En nuestra sociedad actual uno de los grandes problemas es el de las fuentes de nuestra moralidad. Por una parte encontramos la concepción relativista subjetivista y por la otra la de la Moral Cristiana, o si queremos mejor la de la Moral Católica.
Creyentes y no creyentes podemos encontrarnos juntos en la defensa de la dignidad de la persona humana. Unos y otros podemos colaborar en una moral sobre la persona, la familia, el amor, el trabajo, la política, la vida y la muerte. Pero antes o después nos veremos obligados a plantearnos el problema del último “por qué” del dinamismo que hay en el mundo y de su sentido final. Veamos donde nos lleva la postura relativista.
En la concepción relativista el orden social no se ve como reposando en las leyes de Dios o de la naturaleza, sino como resultado de las elecciones libres del individuo y del pueblo soberano. A nivel individual nos encontramos por tanto con el subjetivismo y la no existencia de reglas generales universalmente válidas, Se confía tan solo en la libertad, desarraigada de toda objetividad, mientras a nivel de la sociedad nos encontramos con que sus fuentes son las necesidades de la sociedad y las políticas públicas. Las autoridades públicas son representantes de los electores, pero la realidad nos muestra, aparte de la posibilidad que la mayoría se equivoque, como sucedió en el caso de Hitler, que quienes en realidad deciden son el grupito gobernante, e incluso, debido a la disciplina de partido, que con frecuencia se aplica a rajatabla, una sola persona. Se quiere evitar la obediencia a Dios, pero es para caer en la obediencia al Jefe, o al colectivo que encarna el Partido.

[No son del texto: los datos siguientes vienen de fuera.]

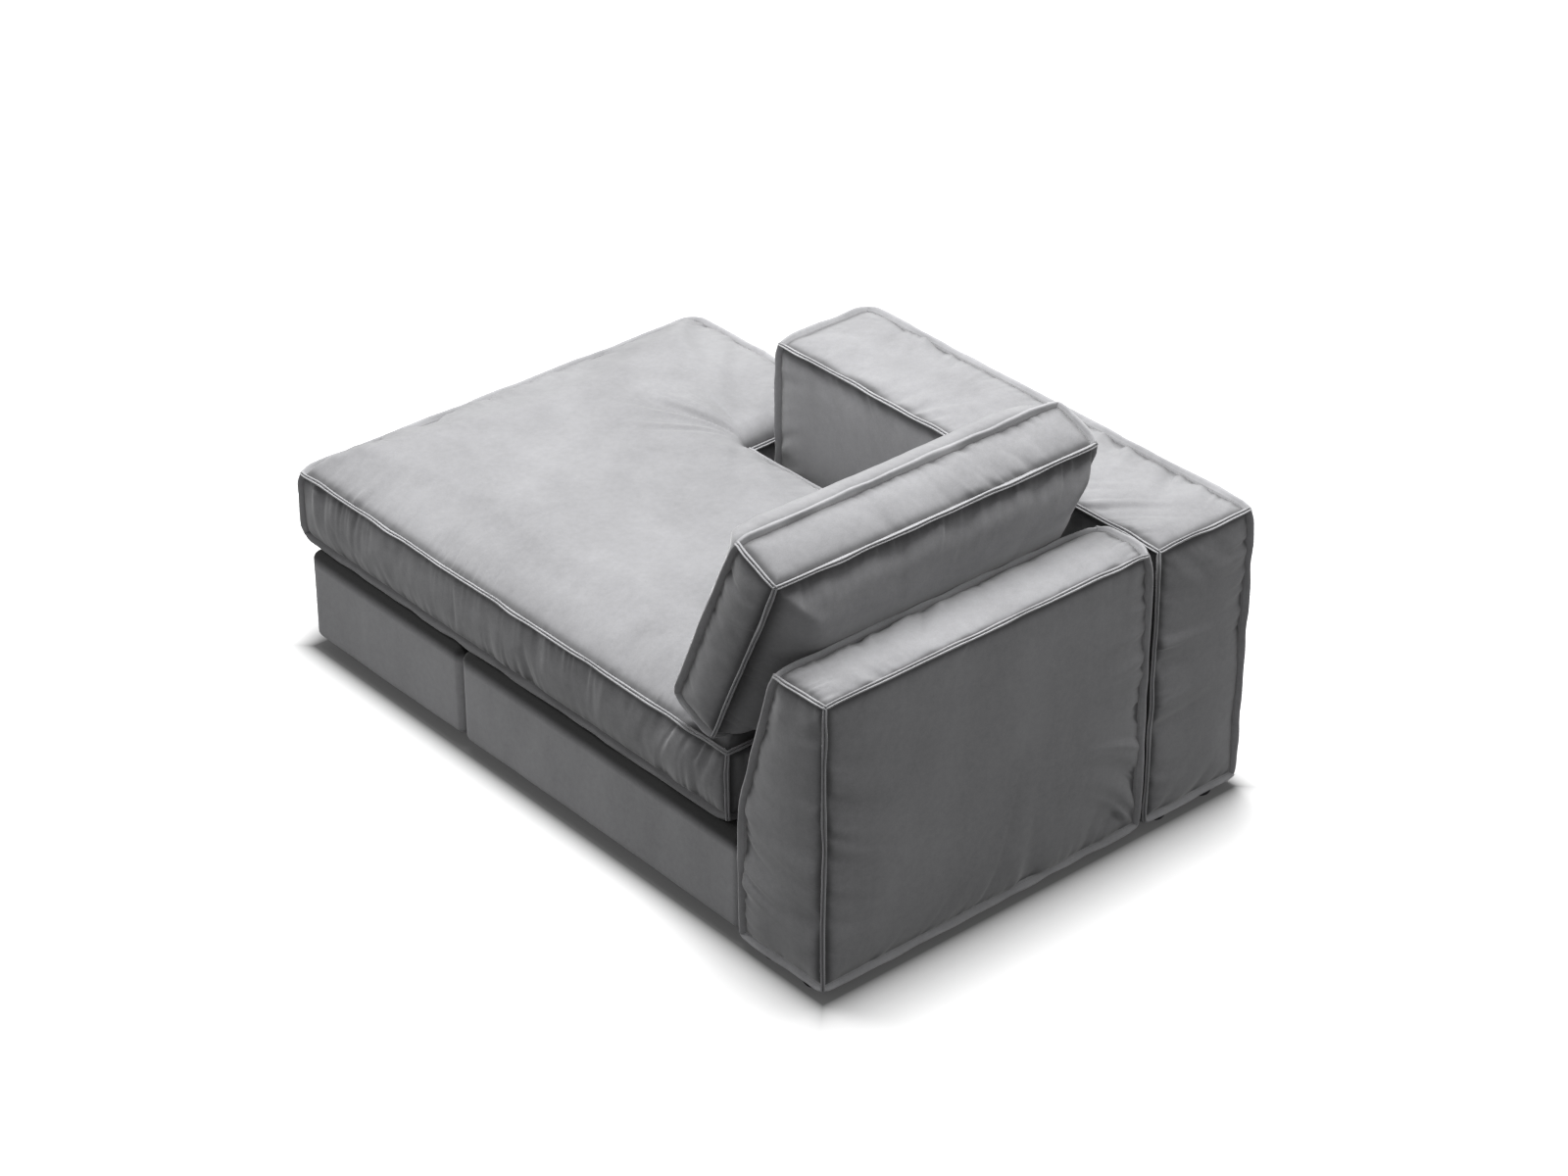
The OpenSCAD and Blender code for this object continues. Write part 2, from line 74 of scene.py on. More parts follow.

Estas decisiones en teoría se toman apoyándose en las luces de la razón y eventualmente de las ciencias, pero esta postura nos lleva a dar por supuesta una ética en la que la clave para distinguir el bien del mal reside en la sinceridad: "lo que yo sinceramente tengo por bueno, eso es realmente bueno". Esto, llevado al extremo, me llevaría a concluir la inexistencia de lo bueno y de lo malo, pues incluso el comportamiento racista sería bueno si el racista lo fuera sinceramente y terminaríamos en que no podríamos hacer ningún juicio sobre el comportamiento moral de los demás.
La pregunta de Pilato: "¿Qué es la verdad?", emerge también hoy desde la triste perplejidad de un hombre que a menudo ya no sabe quién es, de dónde viene ni adónde va. Y así asistimos no pocas veces al pavoroso precipitarse de la persona humana en situaciones de autodestrucción progresiva. De prestar oído a ciertas voces, parece que no se debiera ya reconocer el carácter absoluto indestructible de ningún valor moral. Está ante los ojos de todos el desprecio de la vida humana ya concebida y aún no nacida; la violación permanente de derechos fundamentales de la persona; la inicua destrucción de bienes necesarios para una vida meramente humana. Y lo que es aún más grave: el hombre ya no está convencido de que sólo en la verdad puede encontrar la salvación. La fuerza salvífica de la verdad es contestada y se confía sólo a la libertad, desarraigada de toda objetividad, la tarea de decidir autónomamente lo que es bueno y lo que es malo. Este relativismo se traduce, en el campo teológico, en desconfianza en la sabiduría de Dios, que guía al hombre con la ley moral” (Encíclica Veritatis Splendor nº 84).
En ética es importante observar las consecuencias derivadas de determinadas creencias o conductas, o las soluciones propues¬tas ante determinados problemas éticos; algunas veces los resultados muestran que la solución tomada no fue acertada. En nuestro caso de España, y ante la asignatura Educación para la Ciudadanía, no nos extrañe que muchos padres se sientan horrorizados ante algunos de sus contenidos, como el intento de enseñar a nuestros chavales la ideología de género, es decir que pueden escoger libremente si deciden ser varones o mujeres. Y menos mal que como consecuencia de las abominaciones de la Segunda Guerra Mundial, en teoría todos decimos respetar la Declaración de Derechos Humanos, que han hecho que sigan vigentes algunos principios que nos alejan del relativismo puro y se ponen así los cimientos para elaborar normas o reglas que pueden adoptar incluso aquéllos que no comparten las mismas creencias.